[STATED TASK] Return the listing below in full, with every line exactly as it is.

■ ■ ■ ■ ■ ■ ■

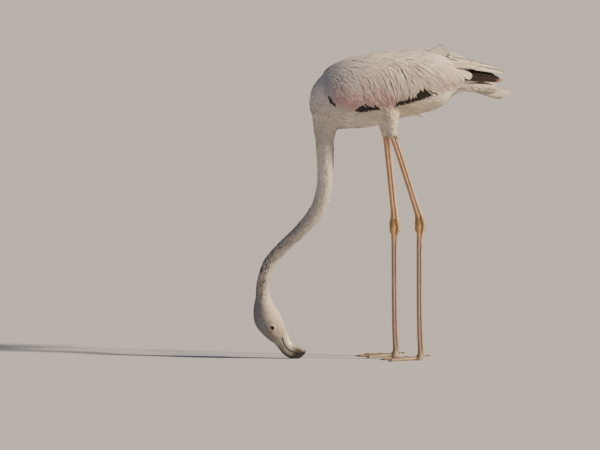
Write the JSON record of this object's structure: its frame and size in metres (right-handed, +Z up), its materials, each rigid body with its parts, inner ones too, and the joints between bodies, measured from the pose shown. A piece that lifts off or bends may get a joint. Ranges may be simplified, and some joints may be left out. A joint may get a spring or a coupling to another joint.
{
  "type": "greater flamingo, immature, feeding, life-size model",
  "caption": "Life-size still model of an immature greater flamingo standing on webbed feet with its long neck lowered and its bent bill on the floor.",
  "frame": {"origin": "on the floor, under the middle of the bird's outline", "axes": "+Z up, the bird faces -X, its left side is -Y"},
  "size_m": [0.6202, 0.1684, 0.7461],
  "materials": {
    "body_plumage": "soft white contour feathers, cream below",
    "wing_coverts": "loose pale coverts with a faint pink wash",
    "neck_down": "short down, mottled grey-brown towards the head",
    "flight_feathers": "black quill feathers",
    "leg_skin": "scaly flesh-tan skin",
    "bill_horn": "grey horn, blackish towards the tip",
    "eye": "wet dark brown",
    "claw_horn": "dark horn"
  },
  "bodies": {
    "root": {"trunk": "body_plumage", "neck_lower": "body_plumage", "neck_middle": "neck_down", "neck_upper": "neck_down", "eye_left": "eye", "eye_right": "eye", "head": "neck_down", "bill_upper": "bill_horn", "bill_lower": "bill_horn", "tail": "body_plumage", "wing_left": "wing_coverts", "secondaries_left": "flight_feathers", "tertials_left": "wing_coverts", "primaries_left": "flight_feathers", "wing_right": "wing_coverts", "secondaries_right": "flight_feathers", "tertials_right": "wing_coverts", "primaries_right": "flight_feathers", "thigh_left": "body_plumage", "shin_left": "leg_skin", "hock_left": "leg_skin", "tarsus_left": "leg_skin", "foot_left": "leg_skin", "toe_middle_left": "leg_skin", "claw_middle_left": "claw_horn", "toe_inner_left": "leg_skin", "claw_inner_left": "claw_horn", "toe_outer_left": "leg_skin", "claw_outer_left": "claw_horn", "web_inner_left": "leg_skin", "web_outer_left": "leg_skin", "toe_hind_left": "leg_skin", "claw_hind_left": "claw_horn", "thigh_right": "body_plumage", "shin_right": "leg_skin", "hock_right": "leg_skin", "tarsus_right": "leg_skin", "foot_right": "leg_skin", "toe_middle_right": "leg_skin", "claw_middle_right": "claw_horn", "toe_inner_right": "leg_skin", "claw_inner_right": "claw_horn", "toe_outer_right": "leg_skin", "claw_outer_right": "claw_horn", "web_inner_right": "leg_skin", "web_outer_right": "leg_skin", "toe_hind_right": "leg_skin", "claw_hind_right": "claw_horn"}
  },
  "joints": []
}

■ ■ ■ ■ ■ ■ ■

[EXERCISE SOLUTION]
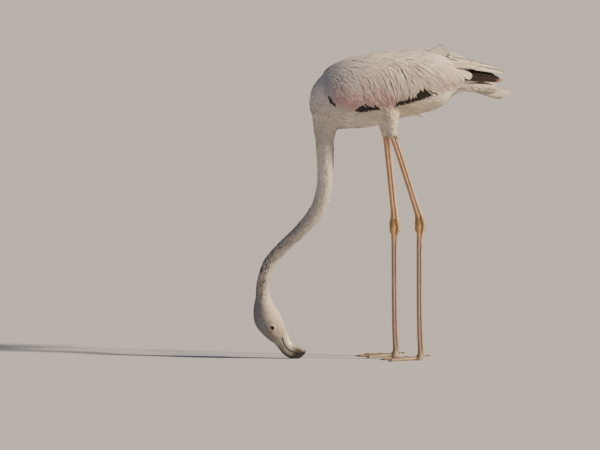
Write the JSON record of this object's structure: its frame and size in metres (right-handed, +Z up), its materials, each rigid body with its parts, inner ones too, and the joints between bodies, measured from the pose shown. A piece that lifts off or bends may get a joint. Ranges may be simplified, and some joints may be left out. A joint may get a spring or a coupling to another joint.
{
  "type": "greater flamingo, immature, feeding, life-size model",
  "caption": "Life-size still model of an immature greater flamingo standing on webbed feet with its long neck lowered and its bent bill on the floor.",
  "frame": {"origin": "on the floor, under the middle of the bird's outline", "axes": "+Z up, the bird faces -X, its left side is -Y"},
  "size_m": [0.6202, 0.1684, 0.7461],
  "materials": {
    "body_plumage": "soft white contour feathers, cream below",
    "wing_coverts": "loose pale coverts with a faint pink wash",
    "neck_down": "short down, mottled grey-brown towards the head",
    "flight_feathers": "black quill feathers",
    "leg_skin": "scaly flesh-tan skin",
    "bill_horn": "grey horn, blackish towards the tip",
    "eye": "wet dark brown",
    "claw_horn": "dark horn"
  },
  "bodies": {
    "root": {"trunk": "body_plumage", "neck_lower": "body_plumage", "neck_middle": "neck_down", "neck_upper": "neck_down", "eye_left": "eye", "eye_right": "eye", "head": "neck_down", "bill_upper": "bill_horn", "bill_lower": "bill_horn", "tail": "body_plumage", "wing_left": "wing_coverts", "secondaries_left": "flight_feathers", "tertials_left": "wing_coverts", "primaries_left": "flight_feathers", "wing_right": "wing_coverts", "secondaries_right": "flight_feathers", "tertials_right": "wing_coverts", "primaries_right": "flight_feathers", "thigh_left": "body_plumage", "shin_left": "leg_skin", "hock_left": "leg_skin", "tarsus_left": "leg_skin", "foot_left": "leg_skin", "toe_middle_left": "leg_skin", "claw_middle_left": "claw_horn", "toe_inner_left": "leg_skin", "claw_inner_left": "claw_horn", "toe_outer_left": "leg_skin", "claw_outer_left": "claw_horn", "web_inner_left": "leg_skin", "web_outer_left": "leg_skin", "toe_hind_left": "leg_skin", "claw_hind_left": "claw_horn", "thigh_right": "body_plumage", "shin_right": "leg_skin", "hock_right": "leg_skin", "tarsus_right": "leg_skin", "foot_right": "leg_skin", "toe_middle_right": "leg_skin", "claw_middle_right": "claw_horn", "toe_inner_right": "leg_skin", "claw_inner_right": "claw_horn", "toe_outer_right": "leg_skin", "claw_outer_right": "claw_horn", "web_inner_right": "leg_skin", "web_outer_right": "leg_skin", "toe_hind_right": "leg_skin", "claw_hind_right": "claw_horn"}
  },
  "joints": []
}